» Exercise input:
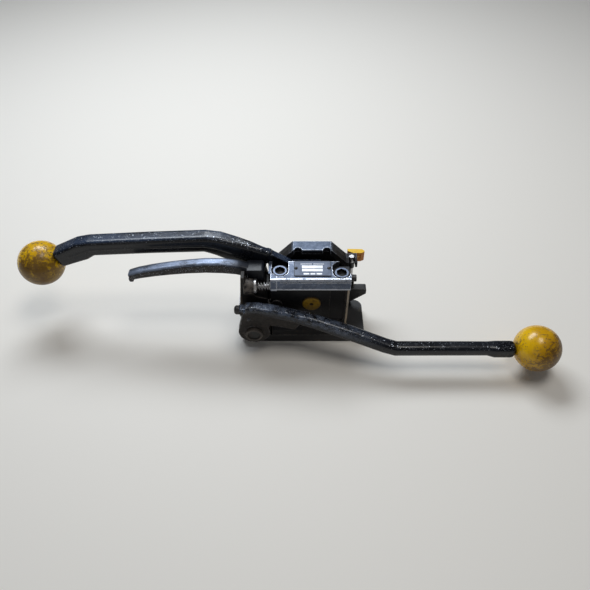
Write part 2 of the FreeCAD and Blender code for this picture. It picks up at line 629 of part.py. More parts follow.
def make_ram():
    front = WALL_BACK + GAP
    left = RAM_BAY_LEFT + GAP
    right = RAM_BAY_RIGHT - GAP
    body = box((left, right), (front, CHEEK_REAR - GAP), (RAM_BOTTOM, RAM_SHOULDER))
    ears = []
    for y in ((front, -9.8), (-3.2, -0.2)):
        cheek = join(rod_y(CAM_X, y, ROLLER_Z, 5.6),
                     box((CAM_X - 5.6, CAM_X + 5.6), y, (RAM_SHOULDER - 1, ROLLER_Z)))
        ears.append(cheek)
    body = join(body, *ears)
    body = cut(body,
               rod_y(CAM_X, (-9.8, -3.2), ROLLER_Z, ROLLER_R + 0.5),
               rod_y(CAM_X, (front, 0), ROLLER_Z, ROLLER_PIN_R),
               box((left, left + BLADE_THICKNESS), (-10.5, CHEEK_REAR), (RAM_BOTTOM, 44)))
    for x in RAM_SPRING_X:
        body = body.cut(box((x - 1.8, x + 1.8), (front, STRAP_EDGE_GUIDE + 0.2), (RAM_BOTTOM, 40)))
    for z in BLADE_SCREW_Z:
        body = cut(body, rod_x((left, left + 6), 0, z, BLADE_SCREW_R))
    for x in PUNCH_X:
        body = cut(body, rod_z(x, 0, (RAM_BOTTOM, RAM_BOTTOM + 10), PUNCH_SHANK_R))
    return body


def make_punch(x):
    """Pair of bevelled shear edges on one shank."""
    profile = ((x - 3, RAM_BOTTOM), (x + 3, RAM_BOTTOM), (x + 3, PUNCH_TIP + 1.5),
               (x, PUNCH_TIP), (x - 3, PUNCH_TIP + 1.5))
    blade = plate_y(profile, (-8, 8))
    return join(blade, rod_z(x, 0, (RAM_BOTTOM, RAM_BOTTOM + 10), PUNCH_SHANK_R))


def make_blade():
    left = RAM_BAY_LEFT + GAP
    right = left + BLADE_THICKNESS
    profile = ((left, 44), (right, 44), (right, 19.5), (left, 18.2))
    blade = plate_y(profile, (-9.0, 9.6))
    for z in BLADE_SCREW_Z:
        blade = cut(blade, rod_x((left, right), 0, z, BLADE_SCREW_R), rod_x((left, left + 1.4), 0, z, 2.6))
    return blade


def make_blade_screws():
    left = RAM_BAY_LEFT + GAP
    screws = []
    for z in BLADE_SCREW_Z:
        head = rod_x((left + 0.2, left + 1.4), 0, z, 2.6)
        screws.append(join(head, rod_x((left + 0.2, left + 6), 0, z, BLADE_SCREW_R)))
    return group(screws)


save("ram", make_ram())
save("punches", group(make_punch(x) for x in PUNCH_X))
save("cutter_blade", make_blade())
save("blade_screws", make_blade_screws())
save("roller_pin", rod_y(CAM_X, (WALL_BACK + GAP, -0.2), ROLLER_Z, ROLLER_PIN_R))
save("cam_roller", rod_y(CAM_X, CAM_DEPTH, ROLLER_Z, ROLLER_R - 0.02).cut(
    rod_y(CAM_X, CAM_DEPTH, ROLLER_Z, ROLLER_PIN_R + FIT)))


# ---------------------------------------------------------------- rocker

def make_rocker():
    front = (ROCKER_WALL_FRONT, -ROCKER_POCKET)
    rear = (ROCKER_POCKET, ROCKER_WALL_REAR)
    left_side = [(ROCKER_LEFT + 1, 33), (ROCKER_LEFT, 48), (ROCKER_LEFT, 60)]
    bottom = arc_points(FEED_X, FEED_Z, 14.5, 190, 340, 16)
    front_outline = bottom + [(ROCKER_RIGHT, 46), (ROCKER_RIGHT, 68), (-50, 72), (-56, 80), (-62, 88),
                              (-62, 101), (-66, 101)] + left_side[::-1]
    rear_outline = bottom + [(-38.9, 46), (-38.9, 58), (-43.5, 80), (-63, 80)] + left_side[::-1]
    front_wall = plate_y(front_outline, front)
    rear_wall = plate_y(rear_outline, rear)
    crown_right = ROCKER_RIGHT - 1.0
    crown = plate_y(((ROCKER_LEFT, 54), (crown_right, 54), (crown_right, 65), (-46, 78), (-63, 80),
                     (ROCKER_LEFT, 60)), (-ROCKER_POCKET, ROCKER_POCKET))
    tongue = join(box((-41, PIVOT_X), TONGUE_DEPTH, (PIVOT_Z - 8, PIVOT_Z + 8)),
                  rod_y(PIVOT_X, TONGUE_DEPTH, PIVOT_Z, 8.0))
    seat_boss = Part.makeCone(9.2, SEAT_R, SEAT_X + 63.5, V(-63.5, SPRING_Y, SPRING_Z), AXIS_X)
    body = join(front_wall, rear_wall, crown, tongue, seat_boss)
    wheel_room = rod_y(FEED_X, (-ROCKER_POCKET, ROCKER_POCKET), FEED_Z, WHEEL_R + 0.8)
    body = cut(body, wheel_room,
               rod_y(FEED_X, (ROCKER_WALL_FRONT, ROCKER_WALL_REAR), FEED_Z, SHAFT_BUSH_R),
               rod_y(PIVOT_X, TONGUE_DEPTH, PIVOT_Z, PIVOT_BUSH_R),
               LEVER_SLOT, LEVER_LEDGE,
               rod_y(HOLD_X, (ROCKER_WALL_FRONT, -20), HOLD_Z, SMALL_PIN_R))
    for x in LEVER_PIN_X:
        body = cut(body, rod_z(x, LEVER_PIN_Y, (64, 79), SMALL_PIN_R))
    return body


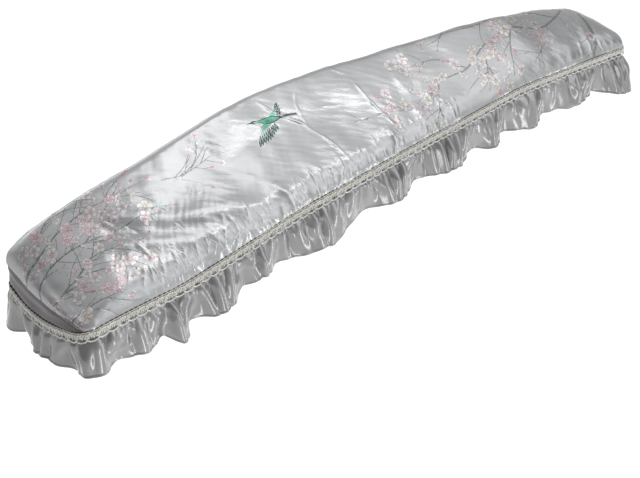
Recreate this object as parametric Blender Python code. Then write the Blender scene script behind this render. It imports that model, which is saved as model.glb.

» Work to complete:
Give the records above again, word for word.

» Exercise response:
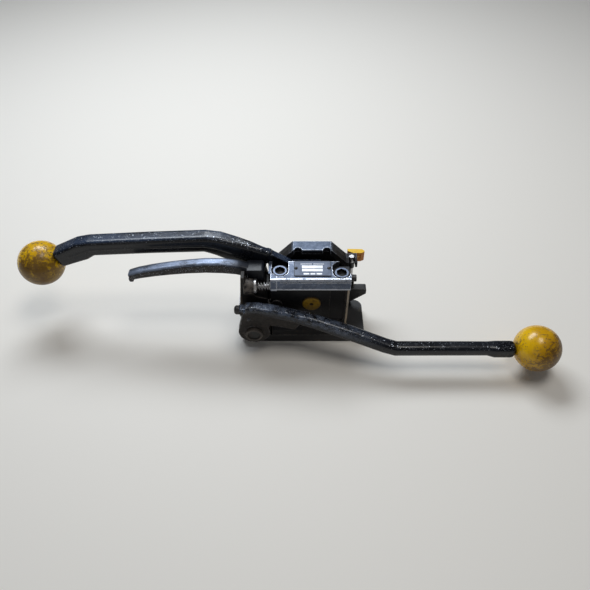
Write part 2 of the FreeCAD and Blender code for this picture. It picks up at line 629 of part.py. More parts follow.
def make_ram():
    front = WALL_BACK + GAP
    left = RAM_BAY_LEFT + GAP
    right = RAM_BAY_RIGHT - GAP
    body = box((left, right), (front, CHEEK_REAR - GAP), (RAM_BOTTOM, RAM_SHOULDER))
    ears = []
    for y in ((front, -9.8), (-3.2, -0.2)):
        cheek = join(rod_y(CAM_X, y, ROLLER_Z, 5.6),
                     box((CAM_X - 5.6, CAM_X + 5.6), y, (RAM_SHOULDER - 1, ROLLER_Z)))
        ears.append(cheek)
    body = join(body, *ears)
    body = cut(body,
               rod_y(CAM_X, (-9.8, -3.2), ROLLER_Z, ROLLER_R + 0.5),
               rod_y(CAM_X, (front, 0), ROLLER_Z, ROLLER_PIN_R),
               box((left, left + BLADE_THICKNESS), (-10.5, CHEEK_REAR), (RAM_BOTTOM, 44)))
    for x in RAM_SPRING_X:
        body = body.cut(box((x - 1.8, x + 1.8), (front, STRAP_EDGE_GUIDE + 0.2), (RAM_BOTTOM, 40)))
    for z in BLADE_SCREW_Z:
        body = cut(body, rod_x((left, left + 6), 0, z, BLADE_SCREW_R))
    for x in PUNCH_X:
        body = cut(body, rod_z(x, 0, (RAM_BOTTOM, RAM_BOTTOM + 10), PUNCH_SHANK_R))
    return body


def make_punch(x):
    """Pair of bevelled shear edges on one shank."""
    profile = ((x - 3, RAM_BOTTOM), (x + 3, RAM_BOTTOM), (x + 3, PUNCH_TIP + 1.5),
               (x, PUNCH_TIP), (x - 3, PUNCH_TIP + 1.5))
    blade = plate_y(profile, (-8, 8))
    return join(blade, rod_z(x, 0, (RAM_BOTTOM, RAM_BOTTOM + 10), PUNCH_SHANK_R))


def make_blade():
    left = RAM_BAY_LEFT + GAP
    right = left + BLADE_THICKNESS
    profile = ((left, 44), (right, 44), (right, 19.5), (left, 18.2))
    blade = plate_y(profile, (-9.0, 9.6))
    for z in BLADE_SCREW_Z:
        blade = cut(blade, rod_x((left, right), 0, z, BLADE_SCREW_R), rod_x((left, left + 1.4), 0, z, 2.6))
    return blade


def make_blade_screws():
    left = RAM_BAY_LEFT + GAP
    screws = []
    for z in BLADE_SCREW_Z:
        head = rod_x((left + 0.2, left + 1.4), 0, z, 2.6)
        screws.append(join(head, rod_x((left + 0.2, left + 6), 0, z, BLADE_SCREW_R)))
    return group(screws)


save("ram", make_ram())
save("punches", group(make_punch(x) for x in PUNCH_X))
save("cutter_blade", make_blade())
save("blade_screws", make_blade_screws())
save("roller_pin", rod_y(CAM_X, (WALL_BACK + GAP, -0.2), ROLLER_Z, ROLLER_PIN_R))
save("cam_roller", rod_y(CAM_X, CAM_DEPTH, ROLLER_Z, ROLLER_R - 0.02).cut(
    rod_y(CAM_X, CAM_DEPTH, ROLLER_Z, ROLLER_PIN_R + FIT)))


# ---------------------------------------------------------------- rocker

def make_rocker():
    front = (ROCKER_WALL_FRONT, -ROCKER_POCKET)
    rear = (ROCKER_POCKET, ROCKER_WALL_REAR)
    left_side = [(ROCKER_LEFT + 1, 33), (ROCKER_LEFT, 48), (ROCKER_LEFT, 60)]
    bottom = arc_points(FEED_X, FEED_Z, 14.5, 190, 340, 16)
    front_outline = bottom + [(ROCKER_RIGHT, 46), (ROCKER_RIGHT, 68), (-50, 72), (-56, 80), (-62, 88),
                              (-62, 101), (-66, 101)] + left_side[::-1]
    rear_outline = bottom + [(-38.9, 46), (-38.9, 58), (-43.5, 80), (-63, 80)] + left_side[::-1]
    front_wall = plate_y(front_outline, front)
    rear_wall = plate_y(rear_outline, rear)
    crown_right = ROCKER_RIGHT - 1.0
    crown = plate_y(((ROCKER_LEFT, 54), (crown_right, 54), (crown_right, 65), (-46, 78), (-63, 80),
                     (ROCKER_LEFT, 60)), (-ROCKER_POCKET, ROCKER_POCKET))
    tongue = join(box((-41, PIVOT_X), TONGUE_DEPTH, (PIVOT_Z - 8, PIVOT_Z + 8)),
                  rod_y(PIVOT_X, TONGUE_DEPTH, PIVOT_Z, 8.0))
    seat_boss = Part.makeCone(9.2, SEAT_R, SEAT_X + 63.5, V(-63.5, SPRING_Y, SPRING_Z), AXIS_X)
    body = join(front_wall, rear_wall, crown, tongue, seat_boss)
    wheel_room = rod_y(FEED_X, (-ROCKER_POCKET, ROCKER_POCKET), FEED_Z, WHEEL_R + 0.8)
    body = cut(body, wheel_room,
               rod_y(FEED_X, (ROCKER_WALL_FRONT, ROCKER_WALL_REAR), FEED_Z, SHAFT_BUSH_R),
               rod_y(PIVOT_X, TONGUE_DEPTH, PIVOT_Z, PIVOT_BUSH_R),
               LEVER_SLOT, LEVER_LEDGE,
               rod_y(HOLD_X, (ROCKER_WALL_FRONT, -20), HOLD_Z, SMALL_PIN_R))
    for x in LEVER_PIN_X:
        body = cut(body, rod_z(x, LEVER_PIN_Y, (64, 79), SMALL_PIN_R))
    return body


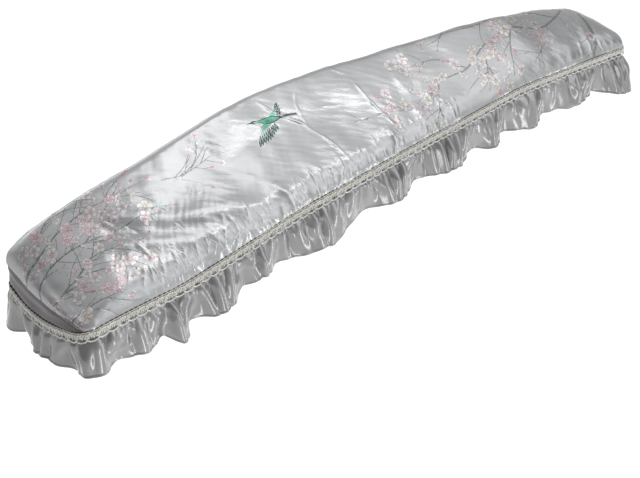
Recreate this object as parametric Blender Python code. Then write the Blender scene script behind this render. It imports that model, which is saved as model.glb.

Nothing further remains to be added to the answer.